Although the privately held Marchesa does not release sales and profit numbers, it continues to be stocked by Net-a-Porter, Neiman Marcus and Saks Fifth Avenue, which has expanded its assortment of gowns ($2,995-$8,995) for spring. Some industry experts point to Chapman's decision not to publicly address her husband's misconduct as part of the reason Marchesa hasn't taken more of a hit.

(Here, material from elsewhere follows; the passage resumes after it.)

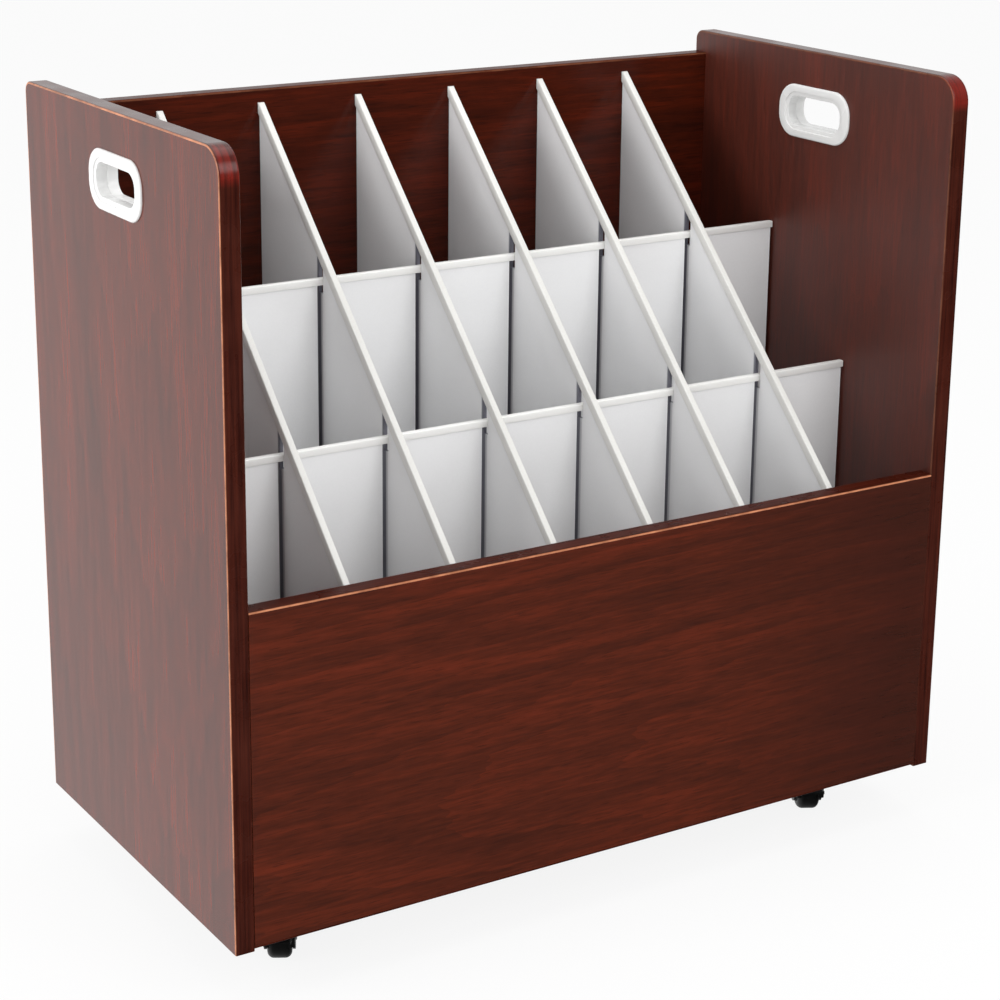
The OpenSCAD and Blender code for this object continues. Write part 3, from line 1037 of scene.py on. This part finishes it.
@dataclass
class DividerGrid:
    """The sloping dividers, the cross boards and their cap strips."""

    fitter: Fitter
    looks: Finishes
    columns: int = 7
    end: float = 0.1817
    edge_front: float = 0.350
    edge_rear: float = 0.710
    tip_z: float = 0.708
    cross_drop: float = 0.0275
    board: float = 0.0032
    fit: float = 0.00015
    wall: float = 0.0015
    lip: float = 0.0085
    cross_lip: float = 0.0065
    side_gap: float = 0.001
    rounding: float = 0.0011
    rounding_steps: int = 5
    softness: float = 0.00025
    overcut: float = 0.001
    spare: float = 0.01
    groove_reach: float = 0.03
    long_edge: float = 0.05
    near_top: float = 0.0005

    @property
    def slope(self) -> float:
        """Rise of the sloping edges over their run."""
        return (self.edge_rear - self.edge_front) / (2 * self.end)

    @property
    def inside(self) -> float:
        """Half width of a cap strip's groove."""
        return self.board / 2 + self.fit

    def edge_z(self, y: float) -> float:
        """Gives the height of the sloping edges.

        Args:
            y: The place along Y.

        Returns:
            The height.
        """
        return self.edge_front + self.slope * (y + self.end)

    def round_top(self, strip: Piece, along: int, level: Callable[[float], float]) -> None:
        """Rounds the two long top edges of a strip.

        Args:
            strip: The strip.
            along: 0 where it runs along X, 1 where it runs along Y.
            level: Gives the height of its top at a place along Y.
        """

        def is_top(a: Vector, b: Vector) -> bool:
            """Tells whether an edge is long and on the strip's top."""
            return abs(a[along] - b[along]) >= self.long_edge and a.z > level(a.y) - self.near_top

        round_edges(strip, self.rounding, self.rounding_steps, is_top)

    def sloping_cap(self) -> Piece:
        """Models one sloping cap strip over x = 0.

        Returns:
            The strip.
        """
        rise = math.hypot(1, self.slope)
        half, low = self.inside + self.wall, self.edge_front - self.lip * rise
        strip = block("sloping_cap", (-half, -self.end, low - self.spare), (half, self.end, self.tip_z))
        slice_off(strip, (0, -self.end, self.edge_front), (0, -self.slope, 1))
        slice_off(strip, (0, -self.end, low), (0, self.slope, -1))
        self.round_top(strip, 1, self.edge_z)
        reach = self.end + self.overcut
        corner = (self.inside, reach, self.tip_z - self.wall)
        groove = block("groove", (-self.inside, -reach, low - 2 * self.spare), corner)
        slice_off(groove, (0, -self.end, self.edge_front - self.wall * rise), (0, -self.slope, 1))
        combine(strip, "DIFFERENCE", groove)
        soften(strip, self.softness)
        return strip

    def level_cap(self, name: str, y: float) -> Piece:
        """Models the level cap strip of a cross board.

        Args:
            name: The strip's name.
            y: The board's place along Y.

        Returns:
            The strip.
        """
        top = self.edge_z(y) - self.cross_drop
        half, reach = self.inside + self.wall, INNER_X - self.side_gap
        strip = block(name, (-reach, y - half, top - self.cross_lip), (reach, y + half, top))
        self.round_top(strip, 0, lambda _: top)
        reach += self.overcut
        low = (-reach, y - self.inside, top - self.groove_reach)
        combine(strip, "DIFFERENCE", block("groove", low, (reach, y + self.inside, top - self.wall)))
        soften(strip, self.softness)
        return strip

    def build(self) -> None:
        """Builds the cap strips and dresses the boards."""
        first = self.sloping_cap()
        for i in range(1, self.columns):
            x = -INNER_X + i * 2 * INNER_X / self.columns
            strip = copied(first, f"sloping_cap_{i}", Matrix.Translation((x, 0, 0)))
            self.fitter.hang(strip, f"long_cap_{i}", "cabinet", "cap_strip", self.looks.strip)
            self.fitter.dress(f"long_divider_{i}", self.looks.slotted)
        bpy.data.objects.remove(first, do_unlink=True)
        for end in End:
            name = end.name.lower()
            strip = self.level_cap(f"level_cap_{name}", end.value * ROW_Y)
            self.fitter.hang(strip, f"cross_cap_{name}", "cabinet", "cap_strip", self.looks.lit_level_strip)
            self.fitter.dress(f"cross_divider_{name}", self.looks.sheet)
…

"When figuring out how to be in the limelight again, it's better to do it right, do it authentically and build it into a long-term business plan instead of just saying 'MeToo,'" says Metaforce branding expert Allen Adamson. "She has enough connections in Hollywood and she's being smart about staying quiet until she figures out how to relaunch." Still, it's going to be a rough road, especially since hobnobbing at social events, from the Cannes amfAR gala to Ron Perelman's Apollo in the Hamptons bash — the last event in 2017 where she and Weinstein appeared together — has played such a part in Chapman's life and Marchesa's branding. She's now deciding whether to do the Hamptons at all this summer.

Daughter India Rose rides at Stony Hill Stables in Amagansett and competes in the Hampton Classic. "That's too visible a place now," says a friend. "She has to find somewhere not so social. She wants her kids to have as childlike lives as possible.'' He adds, "India is very astute and aware. Georgina is doing a good job shielding them from what they shouldn't know as children."